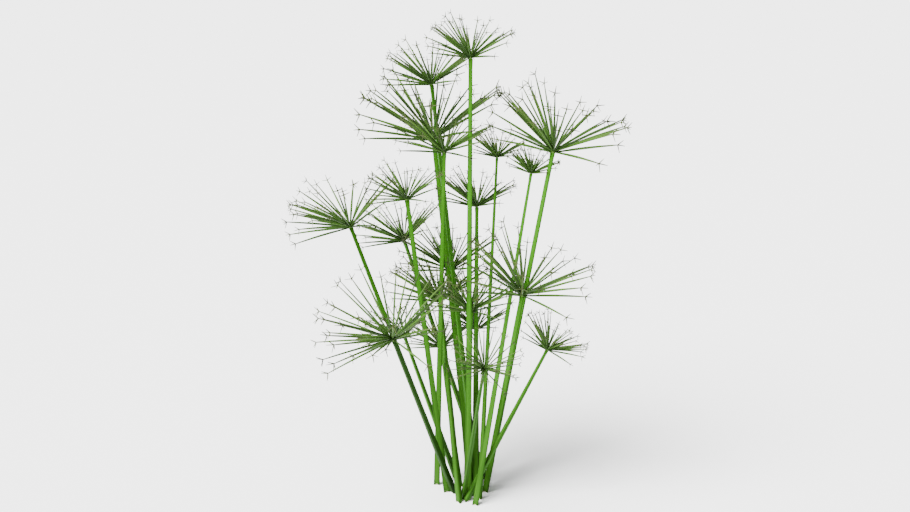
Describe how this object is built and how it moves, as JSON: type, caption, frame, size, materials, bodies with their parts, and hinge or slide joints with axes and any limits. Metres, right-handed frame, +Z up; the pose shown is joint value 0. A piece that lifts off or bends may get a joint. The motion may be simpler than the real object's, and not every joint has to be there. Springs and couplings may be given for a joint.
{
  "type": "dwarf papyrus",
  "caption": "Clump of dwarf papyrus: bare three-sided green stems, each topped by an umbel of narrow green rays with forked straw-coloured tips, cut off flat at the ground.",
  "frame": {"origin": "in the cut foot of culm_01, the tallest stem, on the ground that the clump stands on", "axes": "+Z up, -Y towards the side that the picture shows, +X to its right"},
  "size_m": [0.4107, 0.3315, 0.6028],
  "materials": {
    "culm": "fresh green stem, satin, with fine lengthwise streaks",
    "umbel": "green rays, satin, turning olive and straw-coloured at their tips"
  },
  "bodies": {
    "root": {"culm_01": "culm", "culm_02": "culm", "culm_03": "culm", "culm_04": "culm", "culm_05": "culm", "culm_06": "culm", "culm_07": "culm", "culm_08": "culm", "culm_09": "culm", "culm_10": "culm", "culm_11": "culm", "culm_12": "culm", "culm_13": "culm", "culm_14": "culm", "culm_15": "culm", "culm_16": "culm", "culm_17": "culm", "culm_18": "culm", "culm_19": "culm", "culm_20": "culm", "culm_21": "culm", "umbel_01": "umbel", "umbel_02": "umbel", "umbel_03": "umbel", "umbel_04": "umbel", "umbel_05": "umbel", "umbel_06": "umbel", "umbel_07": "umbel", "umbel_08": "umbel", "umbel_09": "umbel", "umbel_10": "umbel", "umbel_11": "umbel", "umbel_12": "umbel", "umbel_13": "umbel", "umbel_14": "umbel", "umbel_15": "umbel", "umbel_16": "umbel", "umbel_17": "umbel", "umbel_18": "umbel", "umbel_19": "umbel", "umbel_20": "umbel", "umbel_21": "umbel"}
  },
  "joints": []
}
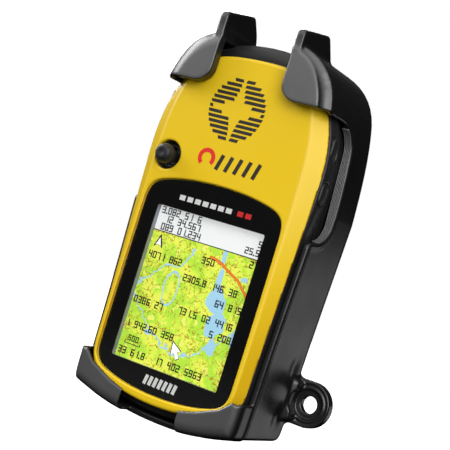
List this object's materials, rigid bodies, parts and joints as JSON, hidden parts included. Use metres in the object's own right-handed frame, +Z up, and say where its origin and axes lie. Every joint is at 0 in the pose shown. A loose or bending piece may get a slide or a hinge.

+===+

PROBLEM REQUIREMENTS → Extract, word for word, each line of the listing above.

RESULT OF THIS TASK →
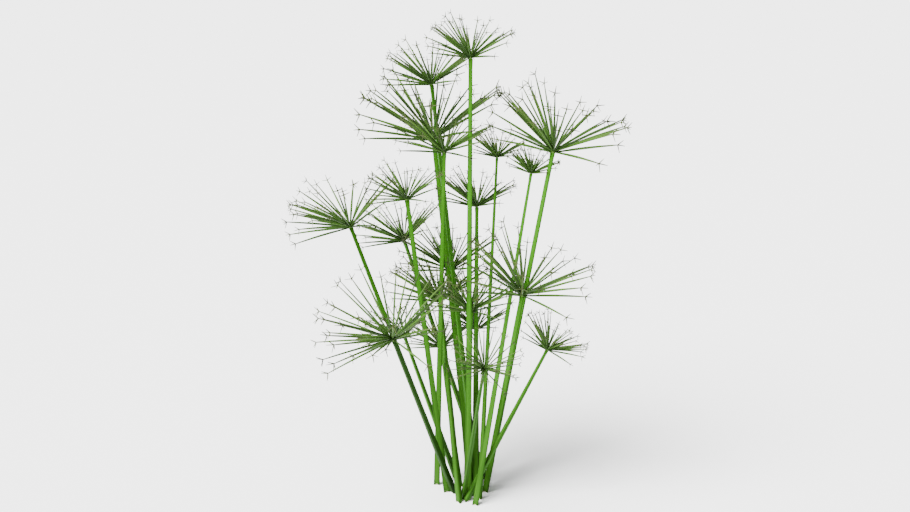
Describe how this object is built and how it moves, as JSON: type, caption, frame, size, materials, bodies with their parts, and hinge or slide joints with axes and any limits. Metres, right-handed frame, +Z up; the pose shown is joint value 0. A piece that lifts off or bends may get a joint. The motion may be simpler than the real object's, and not every joint has to be there. Springs and couplings may be given for a joint.
{
  "type": "dwarf papyrus",
  "caption": "Clump of dwarf papyrus: bare three-sided green stems, each topped by an umbel of narrow green rays with forked straw-coloured tips, cut off flat at the ground.",
  "frame": {"origin": "in the cut foot of culm_01, the tallest stem, on the ground that the clump stands on", "axes": "+Z up, -Y towards the side that the picture shows, +X to its right"},
  "size_m": [0.4107, 0.3315, 0.6028],
  "materials": {
    "culm": "fresh green stem, satin, with fine lengthwise streaks",
    "umbel": "green rays, satin, turning olive and straw-coloured at their tips"
  },
  "bodies": {
    "root": {"culm_01": "culm", "culm_02": "culm", "culm_03": "culm", "culm_04": "culm", "culm_05": "culm", "culm_06": "culm", "culm_07": "culm", "culm_08": "culm", "culm_09": "culm", "culm_10": "culm", "culm_11": "culm", "culm_12": "culm", "culm_13": "culm", "culm_14": "culm", "culm_15": "culm", "culm_16": "culm", "culm_17": "culm", "culm_18": "culm", "culm_19": "culm", "culm_20": "culm", "culm_21": "culm", "umbel_01": "umbel", "umbel_02": "umbel", "umbel_03": "umbel", "umbel_04": "umbel", "umbel_05": "umbel", "umbel_06": "umbel", "umbel_07": "umbel", "umbel_08": "umbel", "umbel_09": "umbel", "umbel_10": "umbel", "umbel_11": "umbel", "umbel_12": "umbel", "umbel_13": "umbel", "umbel_14": "umbel", "umbel_15": "umbel", "umbel_16": "umbel", "umbel_17": "umbel", "umbel_18": "umbel", "umbel_19": "umbel", "umbel_20": "umbel", "umbel_21": "umbel"}
  },
  "joints": []
}
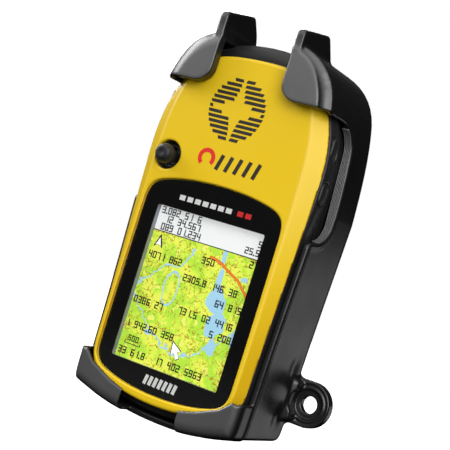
List this object's materials, rigid bodies, parts and joints as JSON, hidden parts included. Use metres in the object's own right-handed frame, +Z up, and say where its origin and axes lie. Every joint is at 0 in the pose shown. A loose or bending piece may get a slide or a hinge.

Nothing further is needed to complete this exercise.